* **GIVEN EXERCISE**: Below are entries. Reproduce exactly the lines between the line holding "obj.parent = None" and the line holding "corner in cad_box])", inclusive, and only those.

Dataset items
— Begin —

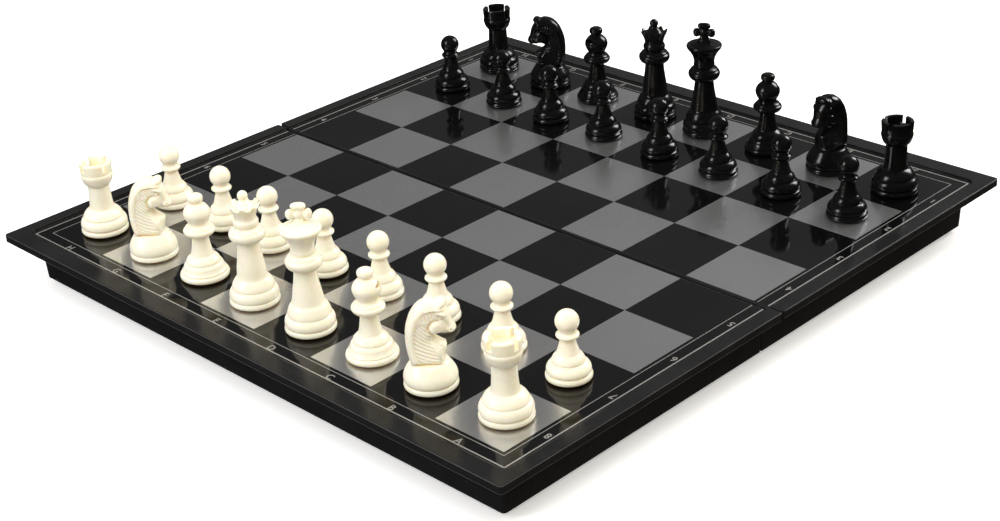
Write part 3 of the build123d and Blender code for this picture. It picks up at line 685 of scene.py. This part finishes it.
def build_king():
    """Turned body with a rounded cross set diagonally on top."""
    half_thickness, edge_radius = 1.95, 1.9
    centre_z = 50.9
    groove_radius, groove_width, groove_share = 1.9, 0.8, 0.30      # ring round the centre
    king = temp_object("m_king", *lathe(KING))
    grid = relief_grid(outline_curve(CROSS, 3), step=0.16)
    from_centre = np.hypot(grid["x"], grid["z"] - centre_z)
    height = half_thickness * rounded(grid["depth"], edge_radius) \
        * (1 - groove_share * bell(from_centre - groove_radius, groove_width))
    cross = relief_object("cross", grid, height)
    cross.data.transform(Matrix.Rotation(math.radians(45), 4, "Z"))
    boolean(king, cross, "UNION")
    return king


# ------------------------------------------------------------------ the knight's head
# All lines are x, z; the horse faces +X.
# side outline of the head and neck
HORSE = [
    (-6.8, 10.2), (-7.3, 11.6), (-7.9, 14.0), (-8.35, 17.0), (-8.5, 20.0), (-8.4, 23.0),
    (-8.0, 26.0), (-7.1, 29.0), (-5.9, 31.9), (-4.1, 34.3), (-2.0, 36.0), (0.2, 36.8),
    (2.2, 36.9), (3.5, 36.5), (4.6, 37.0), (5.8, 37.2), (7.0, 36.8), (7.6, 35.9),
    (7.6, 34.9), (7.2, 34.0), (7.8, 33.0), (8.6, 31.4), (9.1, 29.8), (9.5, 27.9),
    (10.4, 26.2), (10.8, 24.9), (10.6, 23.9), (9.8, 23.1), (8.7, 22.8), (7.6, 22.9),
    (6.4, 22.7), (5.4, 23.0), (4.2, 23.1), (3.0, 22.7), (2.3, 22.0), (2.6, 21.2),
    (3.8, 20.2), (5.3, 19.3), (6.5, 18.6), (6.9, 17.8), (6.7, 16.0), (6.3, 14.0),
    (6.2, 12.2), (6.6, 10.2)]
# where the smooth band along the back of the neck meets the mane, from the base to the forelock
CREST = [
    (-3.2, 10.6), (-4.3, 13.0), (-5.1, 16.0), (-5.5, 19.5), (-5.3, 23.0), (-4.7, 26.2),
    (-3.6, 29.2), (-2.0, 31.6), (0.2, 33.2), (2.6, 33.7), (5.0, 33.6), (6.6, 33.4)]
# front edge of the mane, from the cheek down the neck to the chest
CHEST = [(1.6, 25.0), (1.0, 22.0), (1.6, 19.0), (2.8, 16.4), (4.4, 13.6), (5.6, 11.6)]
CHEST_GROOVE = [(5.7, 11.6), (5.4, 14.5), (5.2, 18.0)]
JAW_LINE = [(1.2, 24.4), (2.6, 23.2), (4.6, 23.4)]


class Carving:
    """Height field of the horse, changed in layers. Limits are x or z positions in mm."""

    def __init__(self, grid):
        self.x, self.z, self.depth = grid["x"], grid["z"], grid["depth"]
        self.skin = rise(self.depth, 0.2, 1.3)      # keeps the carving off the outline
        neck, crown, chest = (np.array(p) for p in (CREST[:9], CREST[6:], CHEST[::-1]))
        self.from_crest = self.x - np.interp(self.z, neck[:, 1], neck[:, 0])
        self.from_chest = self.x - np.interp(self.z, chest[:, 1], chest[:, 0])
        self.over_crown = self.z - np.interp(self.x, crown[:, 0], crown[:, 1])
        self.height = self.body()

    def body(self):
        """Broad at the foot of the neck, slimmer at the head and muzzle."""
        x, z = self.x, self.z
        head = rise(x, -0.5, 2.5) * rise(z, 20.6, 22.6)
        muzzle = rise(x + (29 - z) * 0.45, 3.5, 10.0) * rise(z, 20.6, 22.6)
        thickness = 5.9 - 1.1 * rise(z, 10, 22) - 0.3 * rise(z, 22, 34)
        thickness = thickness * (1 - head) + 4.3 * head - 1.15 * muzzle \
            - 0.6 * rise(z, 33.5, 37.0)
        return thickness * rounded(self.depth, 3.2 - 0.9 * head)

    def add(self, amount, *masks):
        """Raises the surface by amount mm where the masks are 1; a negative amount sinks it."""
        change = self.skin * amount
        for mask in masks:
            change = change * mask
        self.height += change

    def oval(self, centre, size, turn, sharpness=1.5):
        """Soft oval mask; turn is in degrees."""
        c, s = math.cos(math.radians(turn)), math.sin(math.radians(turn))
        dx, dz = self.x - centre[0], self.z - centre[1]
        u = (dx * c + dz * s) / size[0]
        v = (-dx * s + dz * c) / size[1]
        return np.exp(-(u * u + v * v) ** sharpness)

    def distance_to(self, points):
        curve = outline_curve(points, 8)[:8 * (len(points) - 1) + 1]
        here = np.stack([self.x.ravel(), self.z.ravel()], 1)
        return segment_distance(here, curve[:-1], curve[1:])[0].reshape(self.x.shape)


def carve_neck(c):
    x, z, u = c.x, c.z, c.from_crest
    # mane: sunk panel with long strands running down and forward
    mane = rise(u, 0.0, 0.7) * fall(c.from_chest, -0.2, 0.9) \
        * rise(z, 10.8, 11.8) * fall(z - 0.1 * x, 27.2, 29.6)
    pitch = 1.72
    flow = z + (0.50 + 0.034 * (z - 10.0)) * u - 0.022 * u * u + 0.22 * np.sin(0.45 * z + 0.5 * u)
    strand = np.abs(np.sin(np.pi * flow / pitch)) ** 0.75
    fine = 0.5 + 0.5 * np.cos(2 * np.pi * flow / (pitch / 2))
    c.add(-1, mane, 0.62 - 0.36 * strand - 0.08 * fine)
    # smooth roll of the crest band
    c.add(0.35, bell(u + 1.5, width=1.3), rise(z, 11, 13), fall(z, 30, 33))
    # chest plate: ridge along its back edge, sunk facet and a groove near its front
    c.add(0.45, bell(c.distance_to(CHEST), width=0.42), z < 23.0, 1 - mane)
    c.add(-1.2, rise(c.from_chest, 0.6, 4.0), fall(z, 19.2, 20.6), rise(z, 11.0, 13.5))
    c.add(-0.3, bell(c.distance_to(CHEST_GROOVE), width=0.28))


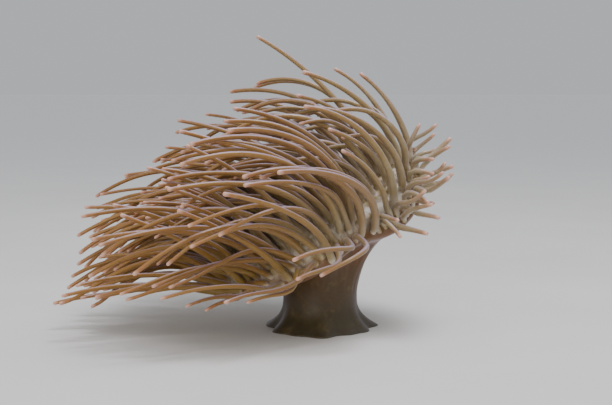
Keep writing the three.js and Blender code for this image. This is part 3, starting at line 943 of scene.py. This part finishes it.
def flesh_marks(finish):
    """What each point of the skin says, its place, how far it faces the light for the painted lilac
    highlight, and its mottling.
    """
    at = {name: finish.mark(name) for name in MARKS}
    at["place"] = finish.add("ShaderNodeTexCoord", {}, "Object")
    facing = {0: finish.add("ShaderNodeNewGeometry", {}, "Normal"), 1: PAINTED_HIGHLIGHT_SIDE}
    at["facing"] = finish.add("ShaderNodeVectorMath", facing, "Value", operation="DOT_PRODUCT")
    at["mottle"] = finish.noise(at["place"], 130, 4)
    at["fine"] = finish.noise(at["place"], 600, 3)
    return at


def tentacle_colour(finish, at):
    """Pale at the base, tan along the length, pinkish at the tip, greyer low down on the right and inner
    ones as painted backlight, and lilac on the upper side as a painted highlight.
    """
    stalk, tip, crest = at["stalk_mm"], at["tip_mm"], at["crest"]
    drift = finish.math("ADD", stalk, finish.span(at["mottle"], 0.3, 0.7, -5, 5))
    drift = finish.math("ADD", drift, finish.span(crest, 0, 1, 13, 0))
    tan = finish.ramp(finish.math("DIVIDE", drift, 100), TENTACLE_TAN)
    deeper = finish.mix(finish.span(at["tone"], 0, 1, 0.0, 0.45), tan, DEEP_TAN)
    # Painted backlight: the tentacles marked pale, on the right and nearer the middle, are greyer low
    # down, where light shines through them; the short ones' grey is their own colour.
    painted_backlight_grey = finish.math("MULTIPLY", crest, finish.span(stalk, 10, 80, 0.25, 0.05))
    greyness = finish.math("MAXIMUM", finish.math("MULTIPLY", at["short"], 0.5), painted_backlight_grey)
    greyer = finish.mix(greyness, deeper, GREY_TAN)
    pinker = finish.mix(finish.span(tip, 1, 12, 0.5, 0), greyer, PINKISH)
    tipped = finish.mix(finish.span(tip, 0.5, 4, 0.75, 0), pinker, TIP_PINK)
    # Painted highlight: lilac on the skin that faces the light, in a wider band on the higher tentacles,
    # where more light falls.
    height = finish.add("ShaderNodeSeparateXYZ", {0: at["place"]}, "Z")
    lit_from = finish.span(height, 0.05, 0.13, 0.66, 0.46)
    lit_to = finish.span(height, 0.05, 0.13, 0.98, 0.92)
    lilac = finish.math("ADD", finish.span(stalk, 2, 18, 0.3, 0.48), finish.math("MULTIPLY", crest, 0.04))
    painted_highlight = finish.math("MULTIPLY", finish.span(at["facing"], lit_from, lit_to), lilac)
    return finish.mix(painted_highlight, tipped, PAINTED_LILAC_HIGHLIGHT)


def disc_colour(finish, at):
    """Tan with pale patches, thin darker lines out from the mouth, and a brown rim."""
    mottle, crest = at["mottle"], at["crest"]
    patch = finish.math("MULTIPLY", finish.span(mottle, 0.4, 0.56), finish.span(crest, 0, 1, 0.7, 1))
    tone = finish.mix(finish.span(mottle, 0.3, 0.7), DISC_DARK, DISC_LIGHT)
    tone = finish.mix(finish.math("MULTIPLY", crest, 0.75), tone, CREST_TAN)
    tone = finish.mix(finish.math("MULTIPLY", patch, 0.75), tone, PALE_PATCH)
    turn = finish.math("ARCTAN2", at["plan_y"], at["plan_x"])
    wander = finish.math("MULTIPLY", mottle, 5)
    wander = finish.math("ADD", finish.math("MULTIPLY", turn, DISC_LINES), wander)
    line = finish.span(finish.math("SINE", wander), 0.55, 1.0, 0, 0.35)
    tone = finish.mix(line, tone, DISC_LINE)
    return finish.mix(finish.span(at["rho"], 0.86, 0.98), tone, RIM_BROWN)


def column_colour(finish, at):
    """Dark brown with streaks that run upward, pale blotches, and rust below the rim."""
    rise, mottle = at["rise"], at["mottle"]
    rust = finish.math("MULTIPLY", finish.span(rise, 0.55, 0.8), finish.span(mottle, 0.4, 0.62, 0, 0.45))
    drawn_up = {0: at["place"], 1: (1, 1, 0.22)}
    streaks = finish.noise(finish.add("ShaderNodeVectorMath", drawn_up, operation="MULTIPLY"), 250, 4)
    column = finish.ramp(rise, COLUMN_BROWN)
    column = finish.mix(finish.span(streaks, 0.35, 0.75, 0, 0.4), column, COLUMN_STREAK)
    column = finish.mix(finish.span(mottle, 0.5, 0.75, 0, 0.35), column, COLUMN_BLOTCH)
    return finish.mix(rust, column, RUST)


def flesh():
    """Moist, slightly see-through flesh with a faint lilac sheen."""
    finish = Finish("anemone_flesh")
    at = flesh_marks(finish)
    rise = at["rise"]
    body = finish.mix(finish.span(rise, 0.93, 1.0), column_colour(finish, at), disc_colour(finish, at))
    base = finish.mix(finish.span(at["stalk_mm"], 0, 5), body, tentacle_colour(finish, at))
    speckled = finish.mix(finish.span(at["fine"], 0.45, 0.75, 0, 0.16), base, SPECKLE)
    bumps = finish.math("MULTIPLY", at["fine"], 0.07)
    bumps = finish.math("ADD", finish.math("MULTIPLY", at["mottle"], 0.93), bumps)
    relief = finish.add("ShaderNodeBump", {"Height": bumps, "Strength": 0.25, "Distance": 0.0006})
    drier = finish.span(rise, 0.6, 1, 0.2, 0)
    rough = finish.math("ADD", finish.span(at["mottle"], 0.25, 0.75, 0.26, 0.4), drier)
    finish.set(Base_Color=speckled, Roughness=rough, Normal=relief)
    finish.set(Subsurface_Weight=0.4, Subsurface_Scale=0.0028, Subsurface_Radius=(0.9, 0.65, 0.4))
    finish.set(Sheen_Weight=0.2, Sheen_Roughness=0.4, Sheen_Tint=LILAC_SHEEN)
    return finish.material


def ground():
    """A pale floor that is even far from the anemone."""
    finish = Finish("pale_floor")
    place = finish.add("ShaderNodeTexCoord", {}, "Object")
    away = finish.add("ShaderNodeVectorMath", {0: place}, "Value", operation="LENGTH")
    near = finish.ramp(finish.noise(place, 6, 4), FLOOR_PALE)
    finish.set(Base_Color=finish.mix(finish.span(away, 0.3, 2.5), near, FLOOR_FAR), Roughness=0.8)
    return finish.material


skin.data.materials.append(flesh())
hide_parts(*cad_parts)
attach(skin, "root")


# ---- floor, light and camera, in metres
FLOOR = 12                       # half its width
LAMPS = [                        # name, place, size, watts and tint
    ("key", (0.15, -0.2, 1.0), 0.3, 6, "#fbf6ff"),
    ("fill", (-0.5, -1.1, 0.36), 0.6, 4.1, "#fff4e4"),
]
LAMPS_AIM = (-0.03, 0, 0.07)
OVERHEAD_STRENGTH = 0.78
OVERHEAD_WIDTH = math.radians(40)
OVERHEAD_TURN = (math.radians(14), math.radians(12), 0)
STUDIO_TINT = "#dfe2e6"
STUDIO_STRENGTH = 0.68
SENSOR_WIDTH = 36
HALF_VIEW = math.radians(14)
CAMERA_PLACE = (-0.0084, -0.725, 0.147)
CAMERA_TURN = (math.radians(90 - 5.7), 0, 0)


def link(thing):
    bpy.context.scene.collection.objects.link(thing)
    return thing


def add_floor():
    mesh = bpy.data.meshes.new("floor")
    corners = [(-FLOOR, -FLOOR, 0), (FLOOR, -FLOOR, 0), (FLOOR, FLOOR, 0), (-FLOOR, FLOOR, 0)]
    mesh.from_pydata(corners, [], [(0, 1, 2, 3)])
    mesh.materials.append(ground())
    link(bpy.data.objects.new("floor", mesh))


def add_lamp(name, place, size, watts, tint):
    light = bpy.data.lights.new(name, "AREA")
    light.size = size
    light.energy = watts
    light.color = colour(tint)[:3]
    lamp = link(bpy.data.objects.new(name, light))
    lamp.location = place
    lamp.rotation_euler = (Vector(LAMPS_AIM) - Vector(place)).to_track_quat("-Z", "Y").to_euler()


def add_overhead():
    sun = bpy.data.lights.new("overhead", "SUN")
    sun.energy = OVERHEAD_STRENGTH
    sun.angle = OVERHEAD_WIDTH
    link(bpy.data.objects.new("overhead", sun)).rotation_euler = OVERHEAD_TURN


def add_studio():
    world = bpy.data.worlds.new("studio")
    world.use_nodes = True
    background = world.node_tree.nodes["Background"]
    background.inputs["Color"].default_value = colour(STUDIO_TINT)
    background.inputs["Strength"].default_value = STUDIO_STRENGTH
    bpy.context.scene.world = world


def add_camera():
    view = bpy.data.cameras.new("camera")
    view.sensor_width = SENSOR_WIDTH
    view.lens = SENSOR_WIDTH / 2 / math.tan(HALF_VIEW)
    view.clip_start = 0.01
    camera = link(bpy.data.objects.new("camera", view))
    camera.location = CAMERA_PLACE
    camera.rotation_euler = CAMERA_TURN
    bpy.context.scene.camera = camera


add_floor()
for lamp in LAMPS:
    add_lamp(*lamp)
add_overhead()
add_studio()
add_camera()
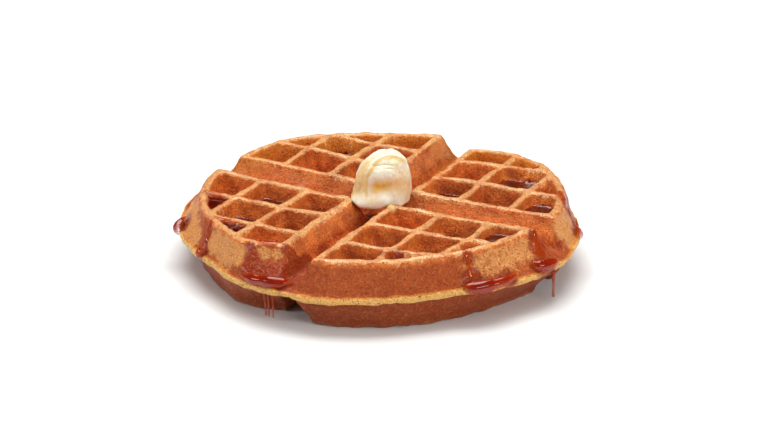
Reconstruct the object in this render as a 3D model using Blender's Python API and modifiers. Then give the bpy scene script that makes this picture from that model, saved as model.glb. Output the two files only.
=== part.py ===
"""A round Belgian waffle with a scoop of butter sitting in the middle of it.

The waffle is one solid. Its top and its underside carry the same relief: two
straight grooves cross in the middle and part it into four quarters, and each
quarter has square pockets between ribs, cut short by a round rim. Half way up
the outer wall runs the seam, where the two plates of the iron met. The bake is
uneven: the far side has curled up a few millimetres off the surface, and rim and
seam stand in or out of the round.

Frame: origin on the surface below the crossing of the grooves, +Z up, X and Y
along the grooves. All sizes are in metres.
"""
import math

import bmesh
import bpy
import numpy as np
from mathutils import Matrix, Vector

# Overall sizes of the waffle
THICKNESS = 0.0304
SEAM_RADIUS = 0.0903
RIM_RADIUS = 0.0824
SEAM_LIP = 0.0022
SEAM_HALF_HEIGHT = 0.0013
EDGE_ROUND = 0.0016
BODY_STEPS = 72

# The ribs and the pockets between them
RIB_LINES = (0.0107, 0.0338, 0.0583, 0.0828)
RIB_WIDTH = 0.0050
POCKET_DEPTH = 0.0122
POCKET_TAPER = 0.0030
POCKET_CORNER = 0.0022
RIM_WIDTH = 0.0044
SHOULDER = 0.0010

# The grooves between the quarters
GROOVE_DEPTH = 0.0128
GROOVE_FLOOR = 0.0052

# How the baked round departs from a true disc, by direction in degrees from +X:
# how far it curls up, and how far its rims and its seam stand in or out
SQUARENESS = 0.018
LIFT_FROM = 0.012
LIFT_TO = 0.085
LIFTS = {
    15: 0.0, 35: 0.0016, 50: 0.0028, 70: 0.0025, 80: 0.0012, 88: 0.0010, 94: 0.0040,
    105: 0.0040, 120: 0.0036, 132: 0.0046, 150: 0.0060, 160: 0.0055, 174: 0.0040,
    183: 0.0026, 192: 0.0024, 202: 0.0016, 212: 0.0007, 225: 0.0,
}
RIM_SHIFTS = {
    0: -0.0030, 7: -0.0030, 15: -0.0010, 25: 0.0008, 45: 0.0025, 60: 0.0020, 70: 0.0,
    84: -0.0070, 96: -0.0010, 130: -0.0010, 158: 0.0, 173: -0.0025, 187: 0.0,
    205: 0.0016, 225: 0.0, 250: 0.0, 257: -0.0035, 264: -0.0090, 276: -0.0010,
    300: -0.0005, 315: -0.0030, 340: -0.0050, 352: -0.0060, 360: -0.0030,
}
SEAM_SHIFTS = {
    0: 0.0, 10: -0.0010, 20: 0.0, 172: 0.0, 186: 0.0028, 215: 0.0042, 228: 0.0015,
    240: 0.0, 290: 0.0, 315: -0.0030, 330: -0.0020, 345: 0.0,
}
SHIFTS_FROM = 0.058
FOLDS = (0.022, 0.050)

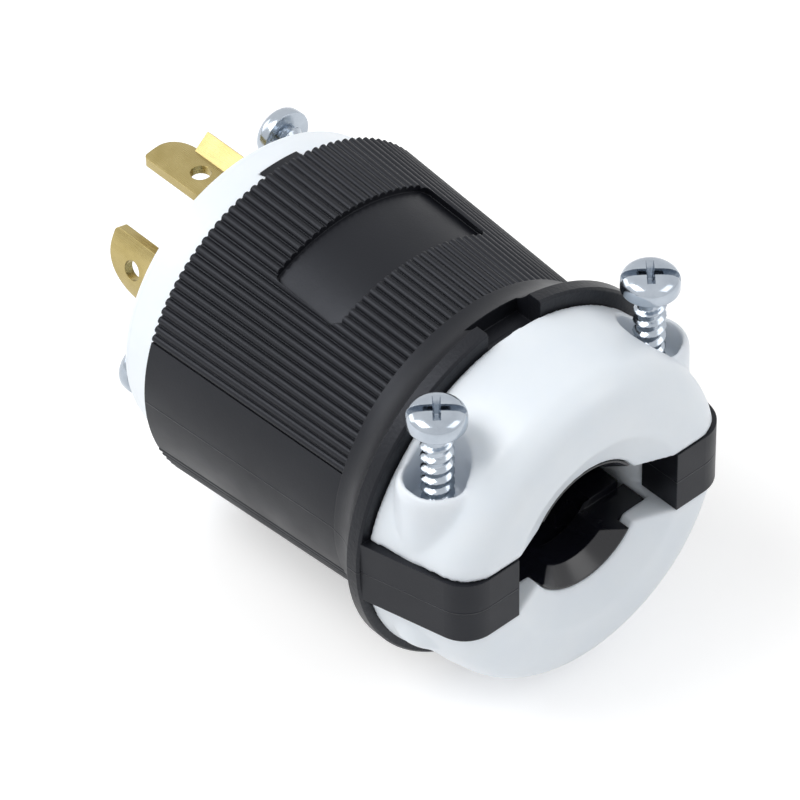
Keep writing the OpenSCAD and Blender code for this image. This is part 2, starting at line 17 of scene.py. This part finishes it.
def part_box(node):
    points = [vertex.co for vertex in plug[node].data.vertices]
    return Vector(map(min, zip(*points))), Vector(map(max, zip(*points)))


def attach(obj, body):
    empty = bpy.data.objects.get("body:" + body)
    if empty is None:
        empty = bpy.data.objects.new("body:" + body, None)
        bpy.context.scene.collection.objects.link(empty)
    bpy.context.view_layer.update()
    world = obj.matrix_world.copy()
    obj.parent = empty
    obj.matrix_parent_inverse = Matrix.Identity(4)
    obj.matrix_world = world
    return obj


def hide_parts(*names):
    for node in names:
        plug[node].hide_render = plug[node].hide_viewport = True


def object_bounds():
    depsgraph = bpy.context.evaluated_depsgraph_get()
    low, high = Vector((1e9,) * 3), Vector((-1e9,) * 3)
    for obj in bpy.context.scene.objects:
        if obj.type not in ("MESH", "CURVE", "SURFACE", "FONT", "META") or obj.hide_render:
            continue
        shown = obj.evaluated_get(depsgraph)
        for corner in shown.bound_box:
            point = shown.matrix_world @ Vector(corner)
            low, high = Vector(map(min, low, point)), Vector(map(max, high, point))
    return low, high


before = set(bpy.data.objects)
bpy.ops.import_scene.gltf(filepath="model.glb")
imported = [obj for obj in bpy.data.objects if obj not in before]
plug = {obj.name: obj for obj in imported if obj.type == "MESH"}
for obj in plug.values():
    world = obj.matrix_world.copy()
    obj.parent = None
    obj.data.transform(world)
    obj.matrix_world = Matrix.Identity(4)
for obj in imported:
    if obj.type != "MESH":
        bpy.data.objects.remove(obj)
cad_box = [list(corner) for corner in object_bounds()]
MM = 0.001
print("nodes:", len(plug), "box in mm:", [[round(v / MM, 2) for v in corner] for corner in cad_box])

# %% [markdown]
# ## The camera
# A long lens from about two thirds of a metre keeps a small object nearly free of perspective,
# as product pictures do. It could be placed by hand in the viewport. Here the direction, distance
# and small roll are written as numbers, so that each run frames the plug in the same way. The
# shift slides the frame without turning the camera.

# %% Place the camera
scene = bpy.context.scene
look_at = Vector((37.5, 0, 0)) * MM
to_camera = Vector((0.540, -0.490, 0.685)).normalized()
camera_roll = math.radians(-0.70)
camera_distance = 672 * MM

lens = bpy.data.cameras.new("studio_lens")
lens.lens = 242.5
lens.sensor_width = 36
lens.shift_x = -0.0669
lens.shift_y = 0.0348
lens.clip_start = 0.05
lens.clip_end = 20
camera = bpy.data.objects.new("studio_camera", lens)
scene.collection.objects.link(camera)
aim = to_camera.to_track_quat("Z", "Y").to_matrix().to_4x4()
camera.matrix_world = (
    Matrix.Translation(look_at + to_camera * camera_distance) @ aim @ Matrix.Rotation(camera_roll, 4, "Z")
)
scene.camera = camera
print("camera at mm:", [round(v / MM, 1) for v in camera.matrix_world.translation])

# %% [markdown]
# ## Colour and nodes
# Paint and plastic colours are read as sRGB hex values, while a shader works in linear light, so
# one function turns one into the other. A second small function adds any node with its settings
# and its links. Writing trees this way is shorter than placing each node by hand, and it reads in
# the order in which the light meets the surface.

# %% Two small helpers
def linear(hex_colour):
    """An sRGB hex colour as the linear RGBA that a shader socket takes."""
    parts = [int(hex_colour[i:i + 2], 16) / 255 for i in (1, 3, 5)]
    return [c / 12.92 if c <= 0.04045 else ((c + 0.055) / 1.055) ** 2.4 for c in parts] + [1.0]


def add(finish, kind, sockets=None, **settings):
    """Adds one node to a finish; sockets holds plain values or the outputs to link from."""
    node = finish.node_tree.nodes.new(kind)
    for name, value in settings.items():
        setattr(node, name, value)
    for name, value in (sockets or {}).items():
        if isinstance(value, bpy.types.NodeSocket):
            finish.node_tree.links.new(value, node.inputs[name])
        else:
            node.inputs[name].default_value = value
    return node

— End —

* **RESULT OF THIS TASK**:
    obj.parent = None
    obj.data.transform(world)
    obj.matrix_world = Matrix.Identity(4)
for obj in imported:
    if obj.type != "MESH":
        bpy.data.objects.remove(obj)
cad_box = [list(corner) for corner in object_bounds()]
MM = 0.001
print("nodes:", len(plug), "box in mm:", [[round(v / MM, 2) for v in corner] for corner in cad_box])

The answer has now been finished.